Chemaly observa que o sexismo é a “mais íntima das desigualdades”, penetrando profundamente nas relações familiares e na vida privada das mulheres, algo que torna a discriminação de género especialmente difícil de combater.

Retrocessos nos Direitos das Mulheres e a Realidade da Desigualdade

Apesar dos avanços alcançados nos últimos anos, Williams destaca como as mulheres americanas estão a enfrentar um retrocesso alarmante nos seus direitos, especialmente nos direitos reprodutivos e na justiça social. Um exemplo trágico é a mortalidade materna, que continua a aumentar nos Estados Unidos, com o homicídio a destacar-se entre as principais causas de morte para mulheres grávidas, ultrapassando várias condições médicas.

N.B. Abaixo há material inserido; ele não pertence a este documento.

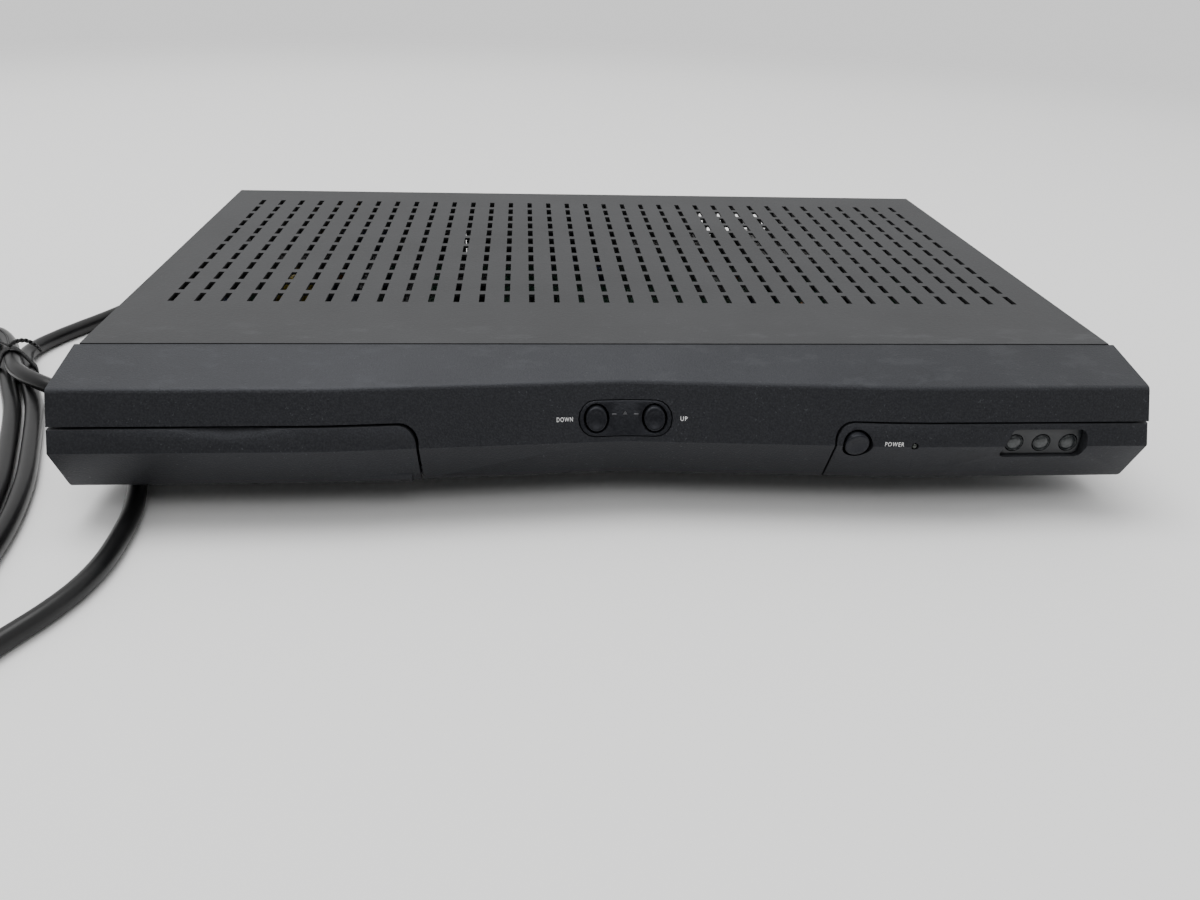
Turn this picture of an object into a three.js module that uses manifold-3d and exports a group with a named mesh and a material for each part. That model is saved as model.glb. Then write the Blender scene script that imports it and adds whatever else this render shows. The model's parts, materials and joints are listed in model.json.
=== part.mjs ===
// Satellite television receiver: a flat steel case with a moulded front, a flip-down card door,
// three push buttons, rear connectors and a mains lead tied in a loose hank.
// Millimetres. X runs to the right seen from the front, the front faces -Y, Z is up.
// The origin is under the middle of the case, on the surface that the feet stand on.
import * as THREE from "three";
import { mergeGeometries, mergeVertices } from "three/addons/utils/BufferGeometryUtils.js";
import Module from "manifold-3d";

const wasm = await Module();
wasm.setup();

// Case, a little narrower than the moulded front
const bezelWidth = 360;
const sideStep = 1.7;
const caseWidth = bezelWidth - 2 * sideStep;
const coverDepth = 206.6;
const caseTop = 52;
const sheetSteel = 1;
const footHeight = 9.7;
const seat = 0.3;
const panFloor = footHeight + seat;
const fit = 0.4;
const overrun = 5;

// Vent pattern in the cover
const ventColumnPitch = 9.525;
const ventRowPitch = 12.5;
const ventWidth = 2.2;
const ventLength = 8.8;
const ventMargin = 45;
const ventSideMargin = 16;
const ventRearMargin = 20;
const ventColumns = Math.floor((caseWidth - 2 * ventSideMargin) / ventColumnPitch) + 1;
const ventRows = Math.floor((coverDepth - ventMargin - ventRearMargin) / ventRowPitch) + 1;

// Moulded front, as a side outline with a shallow valley across its middle
const noseDepth = 34;
const connectorReach = 11;
const seamDrop = 0.8;
const browReach = 25.2;
const browDrop = 5;
const creaseDrop = 23;
const chinDrop = 40.3;
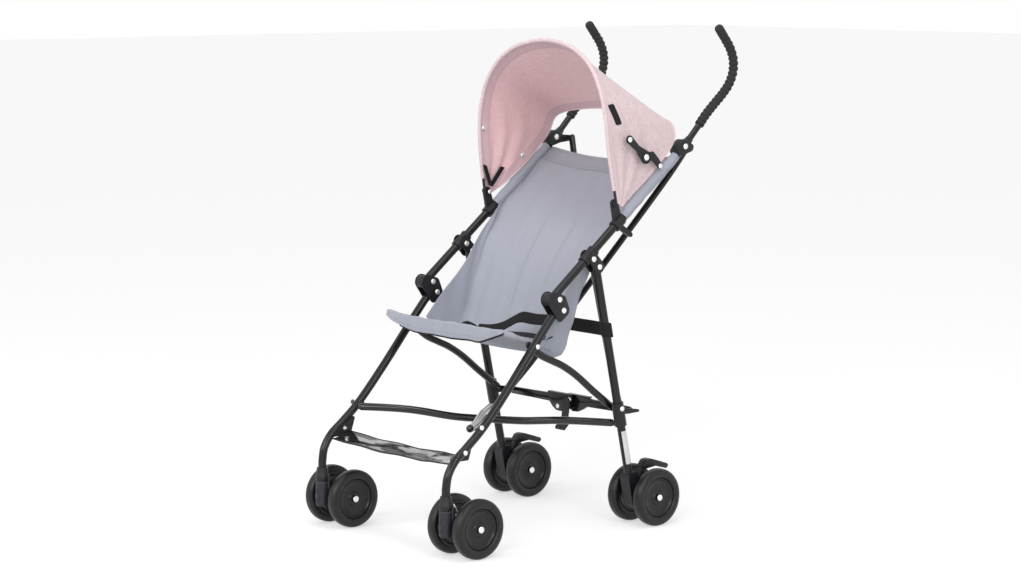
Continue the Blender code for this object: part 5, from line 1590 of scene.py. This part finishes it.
    def build_straps(self) -> None:
        """The short elastic straps at the clamps: two on the right side and the rear one on the left."""
        for side in Side:
            x = side.x - side.value * 0.0045
            foot = at(x, *self.elastic_foot)
            for label, (inset, *spot) in self.elastic_tops:
                if side is Side.LEFT and label == "front":
                    continue
                top = at(x - side.value * inset, *spot)
                line = [foot, foot.lerp(top, 0.35), foot.lerp(top, 0.7), top]
                Belt(f"canopy_elastic_{label}_{side.word}", "canopy", line, Vector((0, 0.95, -0.3)), 0.0125,
                     keep=CANOPY_KEEP, held="stretched", rests_on="bow_wire").build()

    def build_snaps(self) -> None:
        """The snap fasteners on the inside of the canopy's sides."""
        profile = [(r * 1.15, a) for r, a in RIVET_PROFILE]
        for name, body, (x, y, h) in self.snaps:
            snaps = [Bench.turned("snap", profile, at(s * x, y, h), (-s, 0, 0), 20) for s in (1, -1)]
            dress(Bench.joined(f"canopy_snaps_{name}", snaps), Look.STEEL, "canopy_cloth", body, keep=CANOPY_KEEP)

    def build_tag(self, front: np.ndarray, rear: np.ndarray) -> None:
        """A blank woven tag sewn on the near side panel."""
        cloud = front.reshape(-1, 3)
        corners = self.tag_corners
        rows = []
        near = cloud[cloud[:, 0] > 0.1]
        for t in np.linspace(0, 1, 9):
            row = []
            for u in np.linspace(0, 1, 5):
                y, h = on_line(on_line(corners[0], corners[3], t), on_line(corners[1], corners[2], t), u)
                spot = np.array(at(0.0, y, h))
                gap = np.linalg.norm(near[:, 1:] - spot[1:], axis=1)
                best = np.argsort(gap)[:6]
                weight = 1 / (gap[best] + 1e-4)
                x = float((near[best, 0] * weight).sum() / weight.sum())
                row.append((x + 0.0016, spot[1], spot[2]))
            rows.append(row)
        grid = np.array(rows)
        tag = Bench.cloth("blank_tag", grid, 0.0008, levels=1)
        dress(tag, Look.WEBBING, "black_webbing", "canopy", keep=CANOPY_KEEP)
        declare(tag, grid, "stretched", "canopy_front_panel")


@dataclass
class Stretcher:
    """One two-link canopy stretcher with its rivets."""

    side: Side
    pins: tuple[Pair, Pair, Pair] = ((0.424, 0.741), (0.470, 0.703), (0.513, 0.683))

    def build(self) -> None:
        """Builds both links and sets their rivets."""
        s = self.side.value
        x = s * (HALF_TRACK + 0.0130)
        word = self.side.word
        top, middle, low = self.pins
        links = (("upper", [(*top, 0.0092), (*on_line(top, middle, 0.5), 0.0066)],
                  [(*on_line(top, middle, 0.5), 0.0066), (*middle, 0.0138)], 0.0, 0.0028),
                 ("lower", [(*middle, 0.0120), (0.4860, 0.7040, 0.0090)],
                  [(0.4900, 0.7060, 0.0082), (0.5010, 0.6960, 0.0078), (*low, 0.0066)], -0.0034, -0.0006))
        for label, first, second, near, far in links:
            parts = [Bench.plate("wing", round_outline(hull), x + s * (near + inset), x + s * (far - inset), 0.0008)
                     for hull, inset in ((first, 0.00025), (second, 0.0))]
            if label == "upper":
                parts.append(Bench.turned("rim", ((0.0104, 0.0), (0.0120, 0.0), (0.0120, 0.0008), (0.0104, 0.0008)),
                                          at(x + s * far, *middle), (s, 0, 0), 32))
            dress(Bench.joined(f"stretcher_{label}_{word}", parts), Look.PLASTIC, "black_plastic",
                  f"canopy_stretcher_{label}_{word}", f"canopy_stretcher_{label}_{word}")
        upper = RivetSet(f"stretcher_rivets_upper_{word}", f"canopy_stretcher_upper_{word}")
        upper.add(at(x + s * 0.0028, *top), (s, 0, 0), 1.05)
        upper.add(at(x + s * 0.0028, *middle), (s, 0, 0), 1.25)
        upper.close()
        lower = RivetSet(f"stretcher_rivets_lower_{word}", f"canopy_stretcher_lower_{word}")
        lower.add(at(x - s * 0.0006, *low), (s, 0, 0), 1.0)
        lower.close()


class LockLink:
    """The two pressed plates of the rear lock link, with their flanges and rivets."""

    def upright(self, name: str, outline: Outline, y_from: float, y_to: float) -> Piece:
        """A plate that faces backwards, from its outline of (x, h)."""
        plate = Bench.plate(name, outline, 0.0, y_from - y_to, 0.0006)
        plate.data.transform(Matrix(((0, 1, 0, 0), (-1, 0, 0, 0), (0, 0, 1, 0), (0, 0, 0, 1))))
        plate.data.transform(Matrix.Translation((MID_Y, y_from - MID_Y, 0)))
        return Bench.clean(plate)

    def build(self) -> None:
        """Builds both plates and the rivets."""
        far = [(-0.180, 0.1845), (-0.120, 0.1850), (-0.064, 0.1860), (-0.056, 0.1905), (0.010, 0.1895), (0.014, 0.1840),
               (0.012, 0.1700), (0.004, 0.1600), (-0.008, 0.1530), (-0.022, 0.1500), (-0.036, 0.1508),
               (-0.047, 0.1570), (-0.058, 0.1680), (-0.120, 0.1690), (-0.180, 0.1695), (-0.1862, 0.1730),
               (-0.1875, 0.1770), (-0.1862, 0.1810)]
        near = [(0.180, 0.1845), (0.1862, 0.1810), (0.1875, 0.1770), (0.1862, 0.1730), (0.180, 0.1695), (0.120, 0.1690),
                (0.052, 0.1680), (0.040, 0.1610), (0.024, 0.1540), (0.008, 0.1530), (-0.006, 0.1590), (-0.013, 0.1700),
                (-0.012, 0.1820), (-0.004, 0.1875), (0.056, 0.1870), (0.066, 0.1855), (0.120, 0.1850)]
        for word, outline, y_from, y_to in (("right", far, 0.4496, 0.4560), ("left", near, 0.4568, 0.4636)):
            body = f"lock_link_{word}"
            plate = self.upright("plate", outline, y_from, y_to)
            ends = (-0.060, 0.012) if word == "right" else (-0.006, 0.062)
            lip = [(ends[0], 0.1880), (ends[1], 0.1876), (ends[1], 0.1902), (ends[0], 0.1908)]
            flange = self.upright("flange", lip, y_from - 0.0030, y_to + 0.0008)
            dress(Bench.joined(f"lock_plate_{word}", [plate, flange]), Look.FRAME, "black_steel", body, body)
        rivets = RivetSet("lock_rivets_right", "lock_link_right")
        for x, h in ((-0.0308, 0.1605), (0.0060, 0.1790), (-0.0040, 0.1640)):
            rivets.add(at(x, 0.4496, h), (0, -1, 0), 1.0)
        rivets.close()


@dataclass
class BrakePedal:
    """One foot lever over the rear wheels, with its downturned tip."""

    side: Side
    half: float = 0.0105
    outline: Outline = ((0.4716, 0.0604), (0.4812, 0.0730), (0.4860, 0.0746), (0.4955, 0.0750), (0.5415, 0.0600),
                        (0.5445, 0.0572), (0.5440, 0.0536), (0.5392, 0.0492), (0.5345, 0.0505), (0.5101, 0.0581),
                        (0.4849, 0.0555), (0.4760, 0.0565))
    rib: Outline = ((0.503, 0.0730), (0.506, 0.0720), (0.506, 0.0690), (0.503, 0.0700))
    rib_step: Pair = (0.008, -0.0026)
    ribs: int = 4

    def build(self) -> None:
        """Builds and dresses the pedal."""
        word, x = self.side.word, self.side.x
        body = Bench.plate("lever", self.outline, x - self.half, x + self.half, 0.0018)
        arm = Bench.plate("arm", round_outline([(0.4740, 0.0360, 0.0078), (0.4800, 0.0600, 0.0062)]),
                          x - self.half * 0.6, x + self.half * 0.6, 0.0012)
        ribs = [Bench.plate("rib", [(y + self.rib_step[0] * k, h + self.rib_step[1] * k) for y, h in self.rib],
                            x - self.half + 0.003, x + self.half - 0.003, 0.0004) for k in range(self.ribs)]
        dress(Bench.joined(f"foot_lever_{word}", [body, arm, *ribs]), Look.PLASTIC, "black_plastic",
              f"brake_pedal_{word}", f"brake_pedal_{word}")


@dataclass
class CadFinish:
    """The CAD nodes that stay, with rounded edges and their finishes."""

    frame: dict
    edge: float = 0.0009

    def build(self) -> None:
        """Dresses every node that is still shown."""
        for name, node in self.frame["nodes"].items():
            if node.hide_render:
                continue
            steel = bool(node.data.materials) and node.data.materials[0].name.startswith("black_steel")
            for material_slot in node.material_slots:
                material_slot.material = (Look.FRAME if steel else Look.PLASTIC).value.build()
            Bench.modify(node, "WELD", apply=False, merge_threshold=0.00001)
            Bench.modify(node, "BEVEL", apply=False, width=self.edge, segments=2, limit_method="ANGLE",
                         angle_limit=math.radians(30), harden_normals=False)
            for polygon in node.data.polygons:
                polygon.use_smooth = False
            log.info("%s keeps its CAD shape", name)


@dataclass
class Studio:
    """The camera, the floor and the light."""

    azimuth: float = 49.12
    elevation: float = 7.00
    distance: float = 5.544
    lens: float = 94.46
    target: Place = (0.0, 0.290 - MID_Y, 0.490)
    floor_size: float = 60.0
    floor_grey: float = 0.62
    floor_glow: float = 0.50
    world_lights: Pair = (0.60, 1.0)
    sun_place: Place = (1.8, -2.8, 2.2)
    sun_power: float = 0.70
    sun_width: float = 24.0
    boxes: tuple[tuple[str, Place, Pair, float], ...] = (
        ("strip_front", (-0.6, -3.0, 1.9), (0.8, 2.2), 27.0), ("strip_side", (3.2, -0.9, 1.7), (0.8, 2.4), 27.0),
        ("strip_top", (0.8, -0.6, 3.4), (0.8, 2.0), 16.0))

    def build(self) -> None:
        """Sets the camera first, then the floor and the lamps."""
        self.set_camera()
        self.set_floor()
        self.set_light()
        bpy.context.scene.view_settings.view_transform = "Standard"

    def set_camera(self) -> None:
        """The camera of the photograph."""
        a, e = math.radians(self.azimuth), math.radians(self.elevation)
        back = Vector((math.sin(a) * math.cos(e), -math.cos(a) * math.cos(e), math.sin(e)))
        data = bpy.data.cameras.new("camera")
        data.lens = self.lens
        data.sensor_width = 36.0
        data.clip_start, data.clip_end = 0.05, 200.0
        camera = bpy.data.objects.new("camera", data)
        bpy.context.scene.collection.objects.link(camera)
        camera.rotation_mode = "QUATERNION"
        camera.location = Vector(self.target) + back * self.distance
        camera.rotation_quaternion = (-back).to_track_quat("-Z", "Y")
        bpy.context.scene.camera = camera

    def set_floor(self) -> None:
        """A wide pale floor that keeps the shadow and looks white to the camera."""
        Bench.clear_selection()
        bpy.ops.mesh.primitive_plane_add(size=self.floor_size)
        floor = bpy.context.object
        floor.name = "floor"
        graph = Graph(bpy.data.materials.new("pale_floor"))
        grey = graph.node("ShaderNodeBsdfDiffuse", inputs={"Color": (*[self.floor_grey] * 3, 1.0)})
        glow = graph.node("ShaderNodeEmission", inputs={
            "Color": WHITE, "Strength": graph.rays("Camera", "Glossy") * self.floor_glow})
        floor.data.materials.append(graph.close(graph.node("ShaderNodeAddShader", inputs={0: grey, 1: glow})))

    def set_light(self) -> None:
        """An even world that the camera and reflections see white, a sun and three soft boxes."""
        graph = Graph(bpy.data.worlds.new("studio"))
        bpy.context.scene.world = graph.owner
        seen = graph.rays("Camera", "Glossy", "Transmission")
        seen.socket.node.use_clamp = True
        dim, white = (graph.node("ShaderNodeBackground", inputs={"Color": WHITE, "Strength": strength})
                      for strength in self.world_lights)
        graph.close(graph.node("ShaderNodeMixShader", inputs={0: seen, 1: dim, 2: white}))
        sun = bpy.data.lights.new("sun", "SUN")
        sun.energy = self.sun_power
        sun.angle = math.radians(self.sun_width)
        self.place_lamp(sun, self.sun_place)
        for name, place, size, power in self.boxes:
            box = bpy.data.lights.new(name, "AREA")
            box.shape = "RECTANGLE"
            box.size, box.size_y = size
            box.energy = power
            self.place_lamp(box, place)

    def place_lamp(self, data: bpy.types.Light, place: Place) -> None:
        """Puts a lamp at a place, looking at the stroller."""
        lamp = bpy.data.objects.new(data.name, data)
        bpy.context.scene.collection.objects.link(lamp)
        lamp.location = place
        lamp.rotation_mode = "QUATERNION"
        lamp.rotation_quaternion = (Vector(self.target) - Vector(place)).to_track_quat("-Z", "Y")


def main() -> None:
    """Builds the stroller's looks in order."""
    logging.basicConfig(level=logging.INFO, format="%(name)s: %(message)s")
    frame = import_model()
    Studio().build()
    for side in Side:
        PushSide(side).build()
        FrontLeg(side).build()
        RearLeg(side).build()
        SeatRail(side).build()
        Caster(side).build()
        back_arm(side).build()
        lower_bar(side).build()
        Stretcher(side).build()
        BrakePedal(side).build()
        WheelPair(side, "front", (0.0, 0.0), f"caster_{side.word}").build()
        WheelPair(side, "rear", REAR_AXLE, f"rear_leg_{side.word}").build()
    SeatSling().build()
    Harness().build()
    Footrest().build()
    RearStrap().build()
    Canopy().build()
    LockLink().build()
    CadFinish(frame).build()


if __name__ == "__main__":
    main()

Lily Burana, autora de *Grace for Amateurs*, reforça que, apesar destas adversidades, o patriarcado está a ser questionado de forma inédita. Contudo, observa que as conquistas são frágeis e que a resistência precisa ser constante.

Reflexão e Esperança em Meio à Desilusão

Para muitas mulheres, a derrota de Kamala Harris representa uma ferida profunda e um retrocesso na luta pela igualdade. Mas, como lembra Burana, “O patriarcado não sairá silenciosamente, mas isso não significa que não esteja a caminho do fim.” A mensagem de Williams e das mulheres que ela entrevistou é clara: apesar do caminho árduo, a batalha pela igualdade está longe de ser encerrada.

O voto das mulheres, pelo menos, ainda é privado – um ato de resistência e uma afirmação do direito à autonomia num cenário político cada vez mais hostil.

Este artigo publicado em *Salon* não só espelha a visão de Mary Elizabeth Williams como ecoa o sentimento de milhões de mulheres cuja determinação persiste, independentemente das derrotas e dos desafios políticos.

É um retrato emocional e social do impacto da derrota de Harris, uma narrativa que reforça a importância de continuar a lutar, mesmo quando os obstáculos parecem intransponíveis.

No final, vale lembrar uma citação inspiradora da própria Kamala Harris: “O meu ideal é agir com um sentido de responsabilidade, sabendo que, embora eu possa ser a primeira a alcançar certas coisas, quero garantir que não seja a última.”